→ **Data extract**:
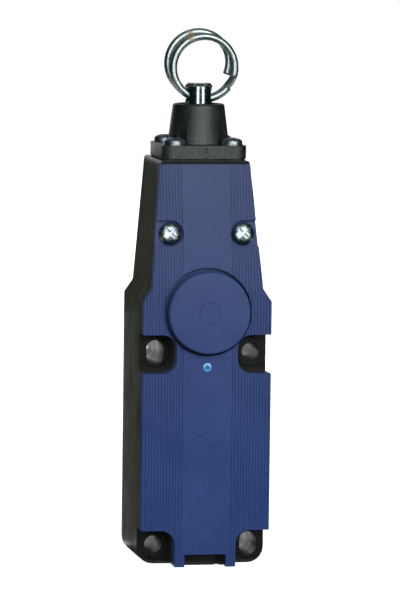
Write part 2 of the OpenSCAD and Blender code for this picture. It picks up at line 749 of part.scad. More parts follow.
module reset_button() color("#2f3f7d") translate([0, 0, z_reset]) rotate([90, 0, 0]) {
    r = cap_d / 2;
    stem = stem_d / 2;
    clip = -y_boss_end - seat;
    front = -y_cap_front;
    back = -y_cap_back;
    edge = 0.7;
    rotate_extrude() polygon(concat([
        [0, -y_stem_end], [stem - 0.4, -y_stem_end], [stem, -y_stem_end + 0.4],
        [stem, clip - clip_t - thread_gap], [stem - groove_cut, clip - clip_t - thread_gap],
        [stem - groove_cut, clip + thread_gap], [stem, clip + thread_gap],
        [stem, front - cap_face_t], [r - cap_wall, front - cap_face_t], [r - cap_wall, back], [r, back]],
        [for (a = [0:22.5:90]) [r - edge * (1 - cos(a)), front - edge * (1 - sin(a))]],
        [[3.5, front], [3.5, front - 0.15], [3.25, front - 0.15], [3.25, front], [0, front]]));
}

module reset_clip() color("#5f6266") translate([0, y_boss_end + seat + clip_t, z_reset]) rotate([90, 0, 0])
    retaining_clip(stem_d / 2 - groove_cut + thread_gap, clip_w, clip_t);

module reset_spring() color("#8d9196") translate([0, y_cover_floor, z_reset]) rotate([90, 0, 0])
    helix(reset_spring_r, reset_spring_wire, 3, y_cover_floor - (y_cap_front + cap_face_t), steps = 18);

module reset_seal() color("#141414") translate([0, y_cover_floor + seal_wire / 2 + thread_gap, z_reset])
    rotate([90, 0, 0]) rotate_extrude()
        translate([stem_d / 2 + run_gap + seal_wire / 2, 0]) circle(d = seal_wire - 0.02, $fn = 24);

module latch_plate() color("#a8acb0") difference() {
    union() {
        translate([-latch_w / 2, y_tab, z_latch - latch_t / 2]) cube([latch_w, y_latch_end - y_tab, latch_t]);
        translate([-tab_w / 2, y_tab, z_latch - tab_h / 2]) cube([tab_w, tab_t, tab_h]);
        translate([-rear_tab_w / 2, y_latch_end - rear_tab_t, z_latch - rear_tab_h / 2])
            cube([rear_tab_w, rear_tab_t, rear_tab_h]);
    }
    translate([0, 0, z_latch - latch_t]) {
        for (y = [y_axis - press, y_axis]) translate([0, y, 0]) cylinder(r = latch_slot_r, h = 2 * latch_t);
        translate([-latch_slot_r, y_axis - press, 0]) cube([2 * latch_slot_r, press, 2 * latch_t]);
    }
}

module latch_guide() color("#d8d2c0") difference() {
    union() {
        translate([-guide_w / 2, y_rear_wall - guide_t, z_latch - guide_h / 2]) cube([guide_w, guide_t, guide_h]);
        for (side = [-1, 1]) translate([side > 0 ? arm_in : -arm_in - arm_t, y_arm, z_latch - arm_h / 2])
            cube([arm_t, y_rear_wall - guide_t / 2 - y_arm, arm_h]);
    }
    translate([-latch_w / 2 - fit, y_tab, z_latch - latch_t / 2 - fit])
        cube([latch_w + 2 * fit, y_rear_wall - guide_t - y_tab, latch_t + 2 * fit]);
    guide_screw_holes();
}

module at_guide_screws() for (side = [-1, 1])
    translate([side * guide_screw_x, y_rear_wall - guide_t, z_latch]) rotate([90, 0, 0]) children();

module guide_screw_holes() at_guide_screws() translate([0, 0, -guide_t - inner_reach])
    cylinder(r = inner_screw_d / 2 + thread_gap, h = guide_t + inner_reach + over);

module guide_screws() color("#b9bcc0") at_guide_screws()
    pan_screw(inner_screw_d, inner_screw_d * 1.8, 1.6, guide_t + inner_reach - 0.3);

module latch_spring() color("#8d9196") translate([0, y_rear_wall - guide_t, z_latch]) rotate([90, 0, 0])
    helix(latch_spring_r, latch_spring_wire, 4, y_rear_wall - guide_t - y_latch_end, steps = 12);

// ---- contacts ----

// A box across the block: x0 to x1 on the given side, between two depths and two heights above the block
module on_side(side, x0, x1, y0, y1, z0, z1)
    translate([side > 0 ? x0 : -x1, y0, z_block + z0]) cube([x1 - x0, y1 - y0, z1 - z0]);

module contact_block() color("#e4dcc8") difference() {
    translate([-block_w / 2, y_block_front, z_block]) cube([block_w, block_d, block_h]);
    // the shaft that guides the carriage
    translate([-shaft_w / 2, y_axis - shaft_d / 2, z_block + 1.5]) cube([shaft_w, shaft_d, block_h]);
    bridge_room(nc_level - strip_t - seat, nc_bridge + strip_t + pull + 0.4);
    bridge_room(no_bridge - 0.4, no_level + strip_t + seat);
    for (side = [-1, 1]) {
        fixed_contact(side, nc_level, -1, seat);
        fixed_contact(side, no_level, 1, seat);
    }
    terminal_screw_holes();
    block_screw_holes();
}

// The room that a bridge moves in
module bridge_room(z0, z1) {
    w = bridge_l / 2 + 0.4;
    d = bridge_w / 2 + 0.4;
    translate([-w, y_axis - d, z_block + z0]) cube([2 * w, 2 * d, z1 - z0]);
}

// A bent strip from its rivet to its terminal; out is the side of the level that the strip lies on
module fixed_contact(side, level, out, grow = 0) {
    z0 = out > 0 ? level : level - strip_t;
    x_out = block_w / 2 - 1.2;
    x_room = grow > 0 ? block_w / 2 + over : x_out;
    y_rear = y_axis + strip_w / 2 + grow;
    y_near = y_axis - strip_w / 2 - grow;
    on_side(side, shaft_w / 2 + 0.4 - grow, x_room, y_near, y_rear, z0 - grow, z0 + strip_t + grow);
    on_side(side, x_out - strip_t - grow, x_room, y_block_front - (grow > 0 ? over : strip_t), y_rear,
        level - 3 - grow, z0 + strip_t + grow);
    if (grow == 0) {
        difference() {
            on_side(side, term_x - 3.2, x_out, y_block_front - strip_t, y_block_front - thread_gap,
                terminal_z(level) - term_h / 2, terminal_z(level) + term_h / 2);
            rod_y(side * term_x, z_block + terminal_z(level), inner_screw_d / 2 + thread_gap,
                y_block_front - over, y_block_front + over);
        }
        translate([side * rivet_x, y_axis, z_block + (out > 0 ? level - rivet_h : level - tiny)])
            cylinder(r = rivet_r, h = rivet_h + tiny);
    }
}

// Height of a terminal's screw above the block's underside
function terminal_z(level) = level - 2;

module fixed_contacts() color("#c8a24a") for (side = [-1, 1]) {
    fixed_contact(side, nc_level, -1);
    fixed_contact(side, no_level, 1);
}

module at_terminals() for (side = [-1, 1], level = [nc_level, no_level])
    translate([side * term_x, y_block_front - strip_t, z_block + terminal_z(level)]) rotate([90, 0, 0]) children();

module terminal_screw_holes() at_terminals() translate([0, 0, -term_screw_l - over])
    cylinder(r = inner_screw_d / 2 + thread_gap, h = term_screw_l + 2 * over);

module terminal_clamps() color("#d7d9db") at_terminals() difference() {
    translate([-clamp_w / 2, -clamp_w / 2, thread_gap]) cube([clamp_w, clamp_w, clamp_t]);
    cylinder(r = inner_screw_d / 2 + thread_gap, h = 2 * clamp_t + over);
}

module terminal_screws() color("#d7d9db") at_terminals() translate([0, 0, clamp_t + 2 * thread_gap])
    pan_screw(inner_screw_d, clamp_w - 0.4, 1.8, term_screw_l);

module at_block_screws() for (side = [-1, 1])
    translate([side * (block_w / 2 - 3.6), y_block_front, z_block + block_h / 2 + side * (block_h / 2 - 4.5)])
        rotate([90, 0, 0]) children();

module block_screw_holes() at_block_screws() translate([0, 0, -block_d - inner_reach])
    cylinder(r = inner_screw_d / 2 + thread_gap, h = block_d + inner_reach + over);

module block_screws() color("#b9bcc0") at_block_screws()
    pan_screw(inner_screw_d, inner_screw_d * 1.9, 1.8, block_d + inner_reach - 0.3);

module contact_carriage() color("#b5442e") difference() {
    w = shaft_w / 2 - fit;
    head_w = foot_r + fit + 1.6;
    z_head = z_block_top + 0.3;
    union() {
        translate([-w, y_axis - w, z_block + 2]) cube([2 * w, 2 * w, block_h - 2 + 0.3 + tiny]);
        translate([-head_w, y_axis - head_w, z_head]) cube([2 * head_w, 2 * head_w, carriage_head]);
    }
    // the slot that holds the plunger's foot, open to the front
    slot_room(foot_r + fit, z_foot - fit, z_foot + foot_t + fit);
    slot_room(neck_r + fit, z_foot, z_head + carriage_head + over);
    carriage_window(nc_bridge - thread_gap, nc_bridge + strip_t + contact_spring_l + thread_gap);
    carriage_window(no_bridge - contact_spring_l - thread_gap, no_bridge + strip_t + thread_gap);
}

// Room for a round part of the plunger that slides in from the front
module slot_room(r, z0, z1) {
    translate([0, y_axis, z0]) cylinder(r = r, h = z1 - z0);
    translate([-r, y_axis - 2 * foot_r - over, z0]) cube([2 * r, 2 * foot_r + over, z1 - z0]);
}

module carriage_window(z0, z1) translate([-shaft_w, y_axis - bridge_w / 2 - seat, z_block + z0])
    cube([2 * shaft_w, bridge_w + 2 * seat, z1 - z0]);

module contact_bridges() color("#d9b65c") for (z = [nc_bridge, no_bridge])
    translate([-bridge_l / 2, y_axis - bridge_w / 2, z_block + z]) cube([bridge_l, bridge_w, strip_t]);

module contact_springs() color("#8d9196") for (z = [nc_bridge + strip_t, no_bridge - contact_spring_l])
    translate([0, y_axis, z_block + z]) helix(contact_spring_r, contact_spring_wire, 5, contact_spring_l, steps = 10, sides = 5);

housing();
cover();
cover_gasket();
cover_screws();
indicator_light();
head();
head_gasket();
head_screws();
guide_bush();
wiper_seal();
plunger();
spring_plate();
plunger_clip();
pull_spring();
split_ring();
reset_button();
reset_clip();
reset_spring();
reset_seal();
latch_plate();
latch_guide();
guide_screws();
latch_spring();
contact_block();
block_screws();
contact_carriage();
contact_bridges();
contact_springs();
fixed_contacts();
terminal_screws();
terminal_clamps();
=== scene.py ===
import json
import math

import bmesh
import bpy
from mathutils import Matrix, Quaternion, Vector

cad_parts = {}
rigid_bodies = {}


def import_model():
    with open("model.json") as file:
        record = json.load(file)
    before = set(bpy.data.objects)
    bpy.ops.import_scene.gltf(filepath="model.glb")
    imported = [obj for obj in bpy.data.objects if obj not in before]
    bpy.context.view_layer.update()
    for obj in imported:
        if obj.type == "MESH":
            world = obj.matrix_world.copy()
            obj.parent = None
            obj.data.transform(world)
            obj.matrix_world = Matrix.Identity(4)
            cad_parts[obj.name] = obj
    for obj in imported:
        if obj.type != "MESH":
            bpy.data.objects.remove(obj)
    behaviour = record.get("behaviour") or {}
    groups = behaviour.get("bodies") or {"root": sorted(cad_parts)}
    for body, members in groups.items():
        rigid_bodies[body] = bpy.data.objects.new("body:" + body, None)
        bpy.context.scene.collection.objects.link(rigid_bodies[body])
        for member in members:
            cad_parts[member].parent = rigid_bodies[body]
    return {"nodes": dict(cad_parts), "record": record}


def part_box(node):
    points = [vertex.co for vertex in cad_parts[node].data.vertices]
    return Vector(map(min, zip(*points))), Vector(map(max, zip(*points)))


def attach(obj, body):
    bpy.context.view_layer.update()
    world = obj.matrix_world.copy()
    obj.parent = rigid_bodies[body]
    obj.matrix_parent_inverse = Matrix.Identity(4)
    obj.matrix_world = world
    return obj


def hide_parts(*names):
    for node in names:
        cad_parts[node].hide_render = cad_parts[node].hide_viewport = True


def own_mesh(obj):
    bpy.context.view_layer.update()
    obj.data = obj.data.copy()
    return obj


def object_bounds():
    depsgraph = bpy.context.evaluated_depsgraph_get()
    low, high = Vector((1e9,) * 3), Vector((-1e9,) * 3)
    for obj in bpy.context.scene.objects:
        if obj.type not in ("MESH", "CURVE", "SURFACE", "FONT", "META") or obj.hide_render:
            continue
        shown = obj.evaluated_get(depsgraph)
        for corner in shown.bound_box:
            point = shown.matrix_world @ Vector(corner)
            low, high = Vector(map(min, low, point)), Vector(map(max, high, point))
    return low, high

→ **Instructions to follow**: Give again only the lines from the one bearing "zip(*points))), Vector(map(max, zip(*points)))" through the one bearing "shown = obj.evaluated_get(depsgraph)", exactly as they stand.

→ **Result**:
    return Vector(map(min, zip(*points))), Vector(map(max, zip(*points)))


def attach(obj, body):
    bpy.context.view_layer.update()
    world = obj.matrix_world.copy()
    obj.parent = rigid_bodies[body]
    obj.matrix_parent_inverse = Matrix.Identity(4)
    obj.matrix_world = world
    return obj


def hide_parts(*names):
    for node in names:
        cad_parts[node].hide_render = cad_parts[node].hide_viewport = True


def own_mesh(obj):
    bpy.context.view_layer.update()
    obj.data = obj.data.copy()
    return obj


def object_bounds():
    depsgraph = bpy.context.evaluated_depsgraph_get()
    low, high = Vector((1e9,) * 3), Vector((-1e9,) * 3)
    for obj in bpy.context.scene.objects:
        if obj.type not in ("MESH", "CURVE", "SURFACE", "FONT", "META") or obj.hide_render:
            continue
        shown = obj.evaluated_get(depsgraph)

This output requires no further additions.